All three of the panelists agreed that the capitol is still out there, however, what has changed during this time is investor preferences. According to the panelists, the best strategies that startups can follow to fundraise during this time are to:

  • Build the business as best you can then tell investors why it’s a good business rather than designing your business model based on investor preferences.
  • Form a management team that knows how to create value; not one that needs to be told what to do.
  • Focus more on existing investors for early stage companies. For new investors, don’t wait to establish relationships with them– go to them before you need the money to get on their radar.

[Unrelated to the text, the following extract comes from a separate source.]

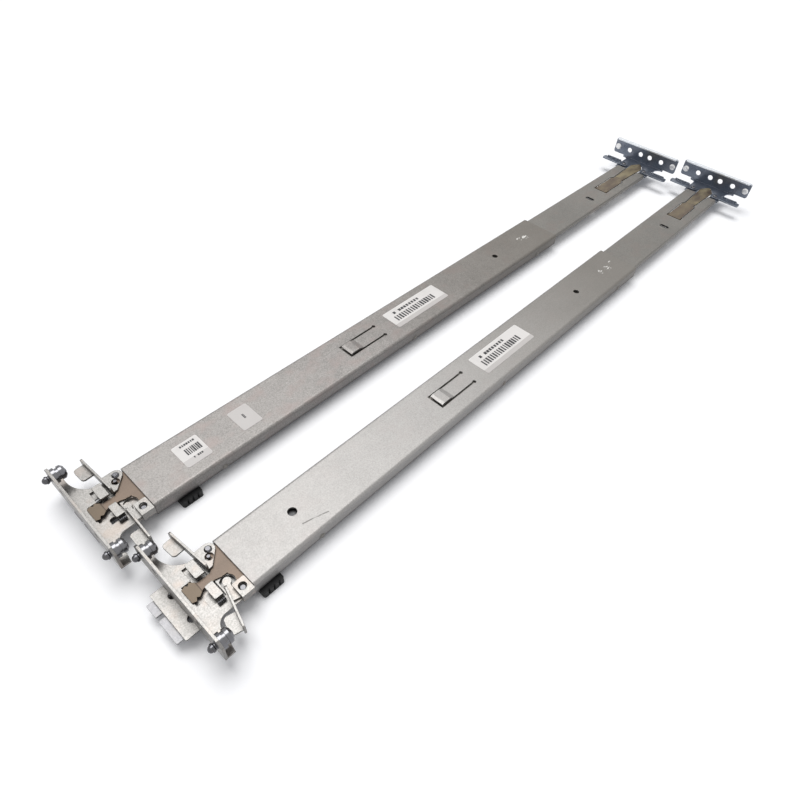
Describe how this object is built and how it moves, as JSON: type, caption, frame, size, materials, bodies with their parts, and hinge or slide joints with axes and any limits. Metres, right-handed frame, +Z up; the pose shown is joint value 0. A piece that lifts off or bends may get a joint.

Biggest Challenges Tech CFOs Need to Prepare for

When asked about what challenges they think tech CFOs will need to prepare for in the next 5-10 years, Corinne, Chris, and Mark had some valuable advice to give.

Corrinne noted that there will be face-paced tech innovations, so it will be important to be business focused because many other things may be handled by technology. Understanding people and building relationships will be an important component in keeping the job interesting and exciting as well as adding value to the overall business.

Mark advised that CFOs will need to not be only accounting focused and instead be the central depository for any metrics and all data, not just accounting data, but also Salesforce, Procurify, and any data that can be measured. He also stated that CFOs will need to be at the table for all strategic decisions not just things related to accounting and cash.

Chris stated that CFOs will need to be even more of a technologist in the years to come than they are now as the dynamism involved in the CFO’s role will continue to be a trend.

Discretionary Spend Management

The panelists were asked how they manage the discretionary spend for their organizations and what direct controls they have in place.

Chris responded by saying that he has a budget process that is thoughtful and thorough so that there is no micromanaging on the discretionary spend further down the road. He stated that a control he has in place is reviewing actual versus budgets more frequently than a quarterly basis.

Mark said that he sees the use of physical cards less and using ghost cards or virtual cards more, and also reviews budget versus actual more frequently.

Corinne stated that she defines what the total budget is then empowers her teams to make good decisions based on the budget. She does this by having her teams think about what outcome they want to achieve and how the funding that is being spent or the investments that are being made get to the outcomes that the company wants to accomplish. She also forces her team to think big as the company continues to grow.

How to Move from Reactive Cost Control to a Proactive Spend Culture

Lastly, the panelists were asked how they think an organization would move from a reactive cost control process to a proactive spend culture. The advice that the panelists gave regarding this question was as follows:

  • Encourage members of the team to present ideas regarding investments as investments are the lifeblood of the business. If the company is going to grow and take advantage of market opportunity it will require investments and doing things differently.
  • Think about how the company can be better and leverage spend
  • Bring in the tools to best empower people
  • Have the finance team talk more about what is happening in the future, not what happened in the past

By giving insights into their organization and how they lead, Chris, Corinne, and Mark provided grave advice to finance leaders on managing spend and driving growth during this time.